START

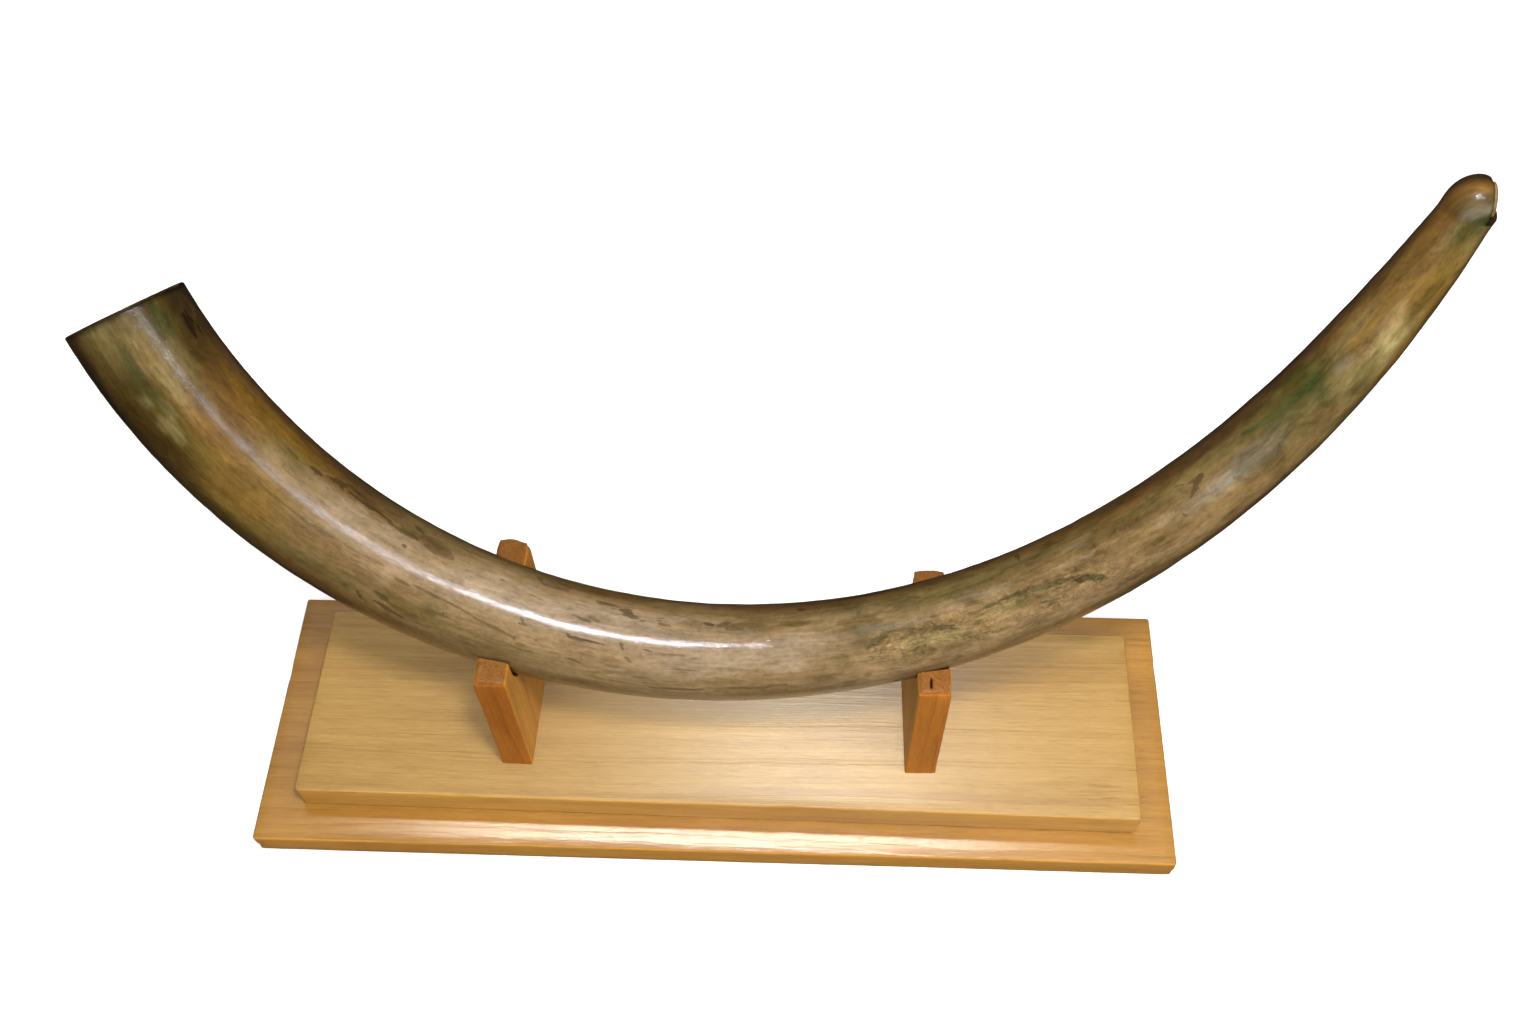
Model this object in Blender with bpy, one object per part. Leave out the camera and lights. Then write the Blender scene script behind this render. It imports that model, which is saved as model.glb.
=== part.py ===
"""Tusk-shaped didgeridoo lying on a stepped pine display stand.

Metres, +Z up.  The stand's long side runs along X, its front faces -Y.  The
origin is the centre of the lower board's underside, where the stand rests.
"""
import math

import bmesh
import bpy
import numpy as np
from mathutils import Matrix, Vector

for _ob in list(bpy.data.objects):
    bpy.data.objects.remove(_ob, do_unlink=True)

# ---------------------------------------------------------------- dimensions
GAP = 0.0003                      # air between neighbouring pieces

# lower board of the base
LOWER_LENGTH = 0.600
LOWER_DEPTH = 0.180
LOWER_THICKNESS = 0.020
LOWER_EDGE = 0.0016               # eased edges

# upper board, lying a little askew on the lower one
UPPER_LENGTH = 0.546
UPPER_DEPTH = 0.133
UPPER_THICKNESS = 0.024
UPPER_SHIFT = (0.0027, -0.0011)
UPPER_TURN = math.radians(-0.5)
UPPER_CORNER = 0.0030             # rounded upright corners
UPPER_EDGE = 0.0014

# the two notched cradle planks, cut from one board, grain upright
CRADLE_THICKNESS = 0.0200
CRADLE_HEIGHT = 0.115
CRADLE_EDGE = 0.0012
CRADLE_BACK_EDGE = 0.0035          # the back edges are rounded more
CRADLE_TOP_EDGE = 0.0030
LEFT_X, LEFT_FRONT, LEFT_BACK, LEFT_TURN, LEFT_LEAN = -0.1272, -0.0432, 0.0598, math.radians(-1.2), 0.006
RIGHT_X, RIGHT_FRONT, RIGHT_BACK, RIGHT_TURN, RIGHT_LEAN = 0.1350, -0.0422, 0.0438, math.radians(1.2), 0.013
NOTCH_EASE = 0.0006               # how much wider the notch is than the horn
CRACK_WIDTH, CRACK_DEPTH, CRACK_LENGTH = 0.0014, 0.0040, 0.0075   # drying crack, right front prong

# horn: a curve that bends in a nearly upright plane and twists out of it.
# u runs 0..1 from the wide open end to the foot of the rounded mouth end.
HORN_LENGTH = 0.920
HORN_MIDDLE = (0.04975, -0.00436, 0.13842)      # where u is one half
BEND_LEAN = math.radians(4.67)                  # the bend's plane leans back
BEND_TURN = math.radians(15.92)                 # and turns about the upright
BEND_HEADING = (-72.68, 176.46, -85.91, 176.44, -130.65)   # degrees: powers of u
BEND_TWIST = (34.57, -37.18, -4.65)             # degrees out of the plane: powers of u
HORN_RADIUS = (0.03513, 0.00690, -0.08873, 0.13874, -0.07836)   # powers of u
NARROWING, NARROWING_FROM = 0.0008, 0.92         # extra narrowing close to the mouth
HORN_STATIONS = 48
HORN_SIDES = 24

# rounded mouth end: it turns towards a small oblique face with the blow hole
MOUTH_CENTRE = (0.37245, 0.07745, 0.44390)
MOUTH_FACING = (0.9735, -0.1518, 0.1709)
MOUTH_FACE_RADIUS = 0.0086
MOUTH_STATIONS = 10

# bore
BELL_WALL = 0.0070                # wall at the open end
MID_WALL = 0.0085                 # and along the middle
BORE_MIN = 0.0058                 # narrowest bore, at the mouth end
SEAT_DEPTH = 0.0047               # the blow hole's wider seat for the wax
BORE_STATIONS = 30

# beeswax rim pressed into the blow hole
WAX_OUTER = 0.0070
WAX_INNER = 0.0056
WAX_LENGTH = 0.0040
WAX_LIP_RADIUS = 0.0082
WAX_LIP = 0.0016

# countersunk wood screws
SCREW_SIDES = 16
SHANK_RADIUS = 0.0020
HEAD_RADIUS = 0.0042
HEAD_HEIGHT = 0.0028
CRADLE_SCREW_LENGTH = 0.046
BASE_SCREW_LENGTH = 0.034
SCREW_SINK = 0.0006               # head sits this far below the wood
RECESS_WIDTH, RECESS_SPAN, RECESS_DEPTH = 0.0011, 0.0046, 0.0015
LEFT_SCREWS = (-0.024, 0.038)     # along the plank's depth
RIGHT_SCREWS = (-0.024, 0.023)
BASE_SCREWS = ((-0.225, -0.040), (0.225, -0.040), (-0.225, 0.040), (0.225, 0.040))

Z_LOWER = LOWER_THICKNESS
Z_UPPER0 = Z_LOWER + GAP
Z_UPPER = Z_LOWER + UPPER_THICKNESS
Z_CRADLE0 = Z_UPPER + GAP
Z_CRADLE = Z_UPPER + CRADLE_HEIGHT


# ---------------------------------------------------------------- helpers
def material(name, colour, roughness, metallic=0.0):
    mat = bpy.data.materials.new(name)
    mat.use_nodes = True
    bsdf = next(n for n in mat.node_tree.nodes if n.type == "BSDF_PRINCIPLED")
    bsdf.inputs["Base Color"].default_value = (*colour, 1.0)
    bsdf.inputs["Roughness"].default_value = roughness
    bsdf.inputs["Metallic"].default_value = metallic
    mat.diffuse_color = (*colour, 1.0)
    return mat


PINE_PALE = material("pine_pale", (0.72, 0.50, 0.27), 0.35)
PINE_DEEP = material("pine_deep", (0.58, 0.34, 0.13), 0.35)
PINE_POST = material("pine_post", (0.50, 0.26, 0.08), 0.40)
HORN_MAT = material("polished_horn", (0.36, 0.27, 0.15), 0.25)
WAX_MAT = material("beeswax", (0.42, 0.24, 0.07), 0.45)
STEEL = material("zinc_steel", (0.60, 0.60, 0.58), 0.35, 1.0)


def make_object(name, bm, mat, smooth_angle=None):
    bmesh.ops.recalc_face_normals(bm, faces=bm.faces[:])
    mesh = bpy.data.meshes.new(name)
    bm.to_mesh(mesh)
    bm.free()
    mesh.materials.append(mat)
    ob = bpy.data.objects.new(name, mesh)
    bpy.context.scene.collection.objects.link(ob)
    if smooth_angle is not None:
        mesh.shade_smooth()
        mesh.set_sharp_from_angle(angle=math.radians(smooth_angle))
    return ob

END

Your task is to return the full listing exactly as it was given.

## WORKED SOLUTION
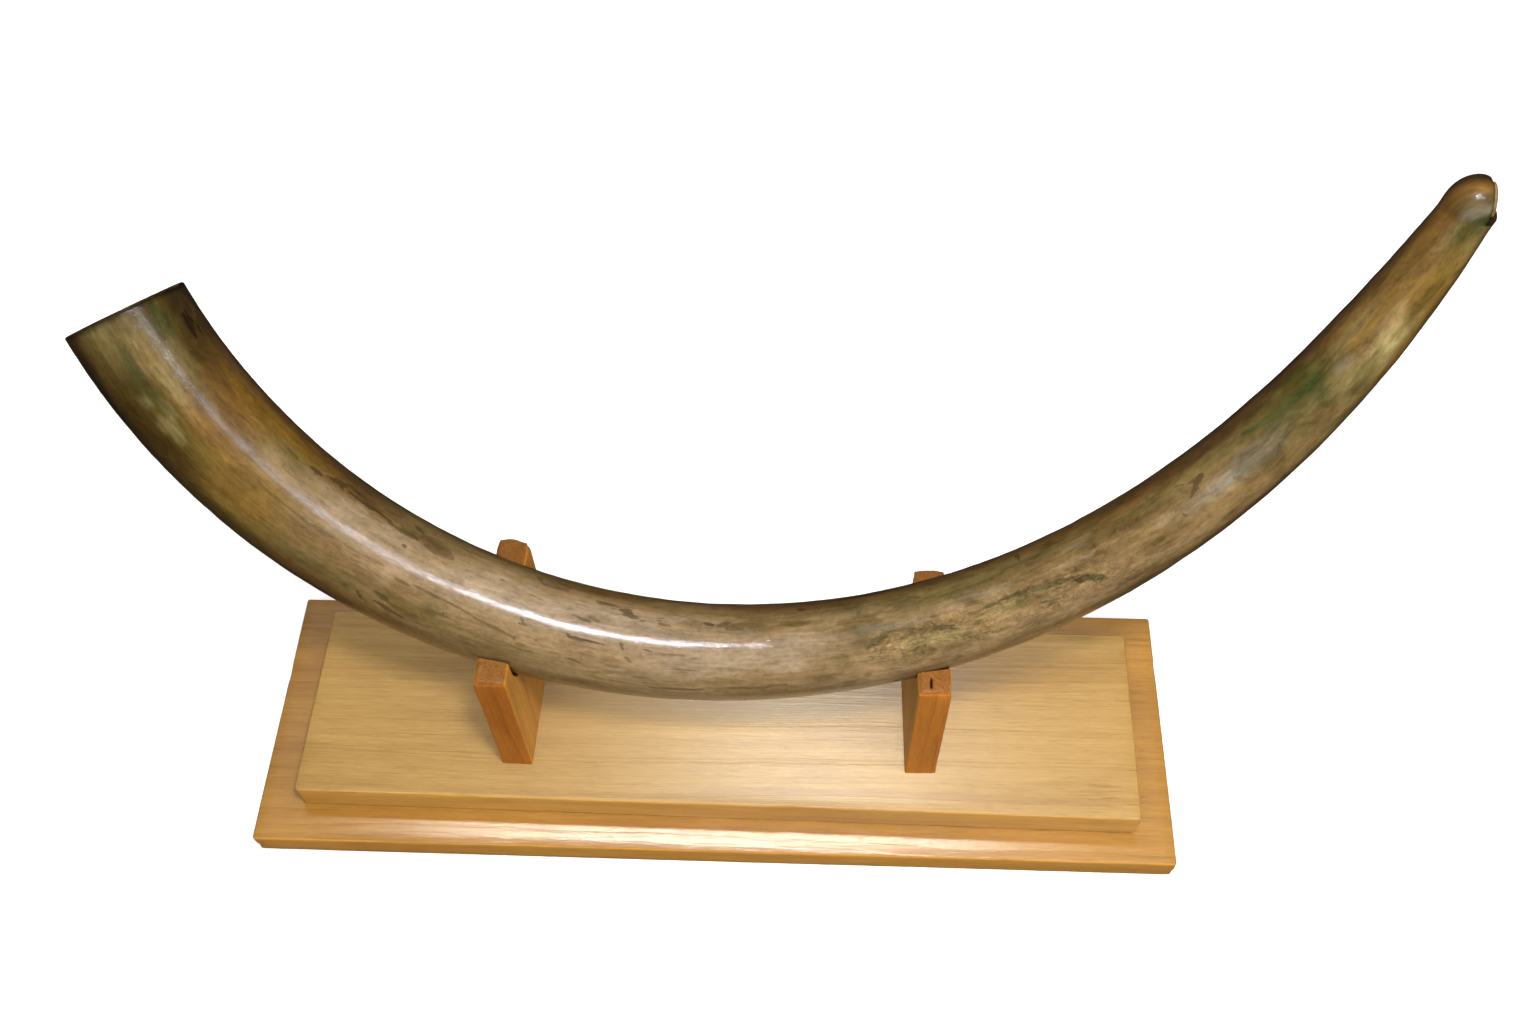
Model this object in Blender with bpy, one object per part. Leave out the camera and lights. Then write the Blender scene script behind this render. It imports that model, which is saved as model.glb.
=== part.py ===
"""Tusk-shaped didgeridoo lying on a stepped pine display stand.

Metres, +Z up.  The stand's long side runs along X, its front faces -Y.  The
origin is the centre of the lower board's underside, where the stand rests.
"""
import math

import bmesh
import bpy
import numpy as np
from mathutils import Matrix, Vector

for _ob in list(bpy.data.objects):
    bpy.data.objects.remove(_ob, do_unlink=True)

# ---------------------------------------------------------------- dimensions
GAP = 0.0003                      # air between neighbouring pieces

# lower board of the base
LOWER_LENGTH = 0.600
LOWER_DEPTH = 0.180
LOWER_THICKNESS = 0.020
LOWER_EDGE = 0.0016               # eased edges

# upper board, lying a little askew on the lower one
UPPER_LENGTH = 0.546
UPPER_DEPTH = 0.133
UPPER_THICKNESS = 0.024
UPPER_SHIFT = (0.0027, -0.0011)
UPPER_TURN = math.radians(-0.5)
UPPER_CORNER = 0.0030             # rounded upright corners
UPPER_EDGE = 0.0014

# the two notched cradle planks, cut from one board, grain upright
CRADLE_THICKNESS = 0.0200
CRADLE_HEIGHT = 0.115
CRADLE_EDGE = 0.0012
CRADLE_BACK_EDGE = 0.0035          # the back edges are rounded more
CRADLE_TOP_EDGE = 0.0030
LEFT_X, LEFT_FRONT, LEFT_BACK, LEFT_TURN, LEFT_LEAN = -0.1272, -0.0432, 0.0598, math.radians(-1.2), 0.006
RIGHT_X, RIGHT_FRONT, RIGHT_BACK, RIGHT_TURN, RIGHT_LEAN = 0.1350, -0.0422, 0.0438, math.radians(1.2), 0.013
NOTCH_EASE = 0.0006               # how much wider the notch is than the horn
CRACK_WIDTH, CRACK_DEPTH, CRACK_LENGTH = 0.0014, 0.0040, 0.0075   # drying crack, right front prong

# horn: a curve that bends in a nearly upright plane and twists out of it.
# u runs 0..1 from the wide open end to the foot of the rounded mouth end.
HORN_LENGTH = 0.920
HORN_MIDDLE = (0.04975, -0.00436, 0.13842)      # where u is one half
BEND_LEAN = math.radians(4.67)                  # the bend's plane leans back
BEND_TURN = math.radians(15.92)                 # and turns about the upright
BEND_HEADING = (-72.68, 176.46, -85.91, 176.44, -130.65)   # degrees: powers of u
BEND_TWIST = (34.57, -37.18, -4.65)             # degrees out of the plane: powers of u
HORN_RADIUS = (0.03513, 0.00690, -0.08873, 0.13874, -0.07836)   # powers of u
NARROWING, NARROWING_FROM = 0.0008, 0.92         # extra narrowing close to the mouth
HORN_STATIONS = 48
HORN_SIDES = 24

# rounded mouth end: it turns towards a small oblique face with the blow hole
MOUTH_CENTRE = (0.37245, 0.07745, 0.44390)
MOUTH_FACING = (0.9735, -0.1518, 0.1709)
MOUTH_FACE_RADIUS = 0.0086
MOUTH_STATIONS = 10

# bore
BELL_WALL = 0.0070                # wall at the open end
MID_WALL = 0.0085                 # and along the middle
BORE_MIN = 0.0058                 # narrowest bore, at the mouth end
SEAT_DEPTH = 0.0047               # the blow hole's wider seat for the wax
BORE_STATIONS = 30

# beeswax rim pressed into the blow hole
WAX_OUTER = 0.0070
WAX_INNER = 0.0056
WAX_LENGTH = 0.0040
WAX_LIP_RADIUS = 0.0082
WAX_LIP = 0.0016

# countersunk wood screws
SCREW_SIDES = 16
SHANK_RADIUS = 0.0020
HEAD_RADIUS = 0.0042
HEAD_HEIGHT = 0.0028
CRADLE_SCREW_LENGTH = 0.046
BASE_SCREW_LENGTH = 0.034
SCREW_SINK = 0.0006               # head sits this far below the wood
RECESS_WIDTH, RECESS_SPAN, RECESS_DEPTH = 0.0011, 0.0046, 0.0015
LEFT_SCREWS = (-0.024, 0.038)     # along the plank's depth
RIGHT_SCREWS = (-0.024, 0.023)
BASE_SCREWS = ((-0.225, -0.040), (0.225, -0.040), (-0.225, 0.040), (0.225, 0.040))

Z_LOWER = LOWER_THICKNESS
Z_UPPER0 = Z_LOWER + GAP
Z_UPPER = Z_LOWER + UPPER_THICKNESS
Z_CRADLE0 = Z_UPPER + GAP
Z_CRADLE = Z_UPPER + CRADLE_HEIGHT


# ---------------------------------------------------------------- helpers
def material(name, colour, roughness, metallic=0.0):
    mat = bpy.data.materials.new(name)
    mat.use_nodes = True
    bsdf = next(n for n in mat.node_tree.nodes if n.type == "BSDF_PRINCIPLED")
    bsdf.inputs["Base Color"].default_value = (*colour, 1.0)
    bsdf.inputs["Roughness"].default_value = roughness
    bsdf.inputs["Metallic"].default_value = metallic
    mat.diffuse_color = (*colour, 1.0)
    return mat


PINE_PALE = material("pine_pale", (0.72, 0.50, 0.27), 0.35)
PINE_DEEP = material("pine_deep", (0.58, 0.34, 0.13), 0.35)
PINE_POST = material("pine_post", (0.50, 0.26, 0.08), 0.40)
HORN_MAT = material("polished_horn", (0.36, 0.27, 0.15), 0.25)
WAX_MAT = material("beeswax", (0.42, 0.24, 0.07), 0.45)
STEEL = material("zinc_steel", (0.60, 0.60, 0.58), 0.35, 1.0)


def make_object(name, bm, mat, smooth_angle=None):
    bmesh.ops.recalc_face_normals(bm, faces=bm.faces[:])
    mesh = bpy.data.meshes.new(name)
    bm.to_mesh(mesh)
    bm.free()
    mesh.materials.append(mat)
    ob = bpy.data.objects.new(name, mesh)
    bpy.context.scene.collection.objects.link(ob)
    if smooth_angle is not None:
        mesh.shade_smooth()
        mesh.set_sharp_from_angle(angle=math.radians(smooth_angle))
    return ob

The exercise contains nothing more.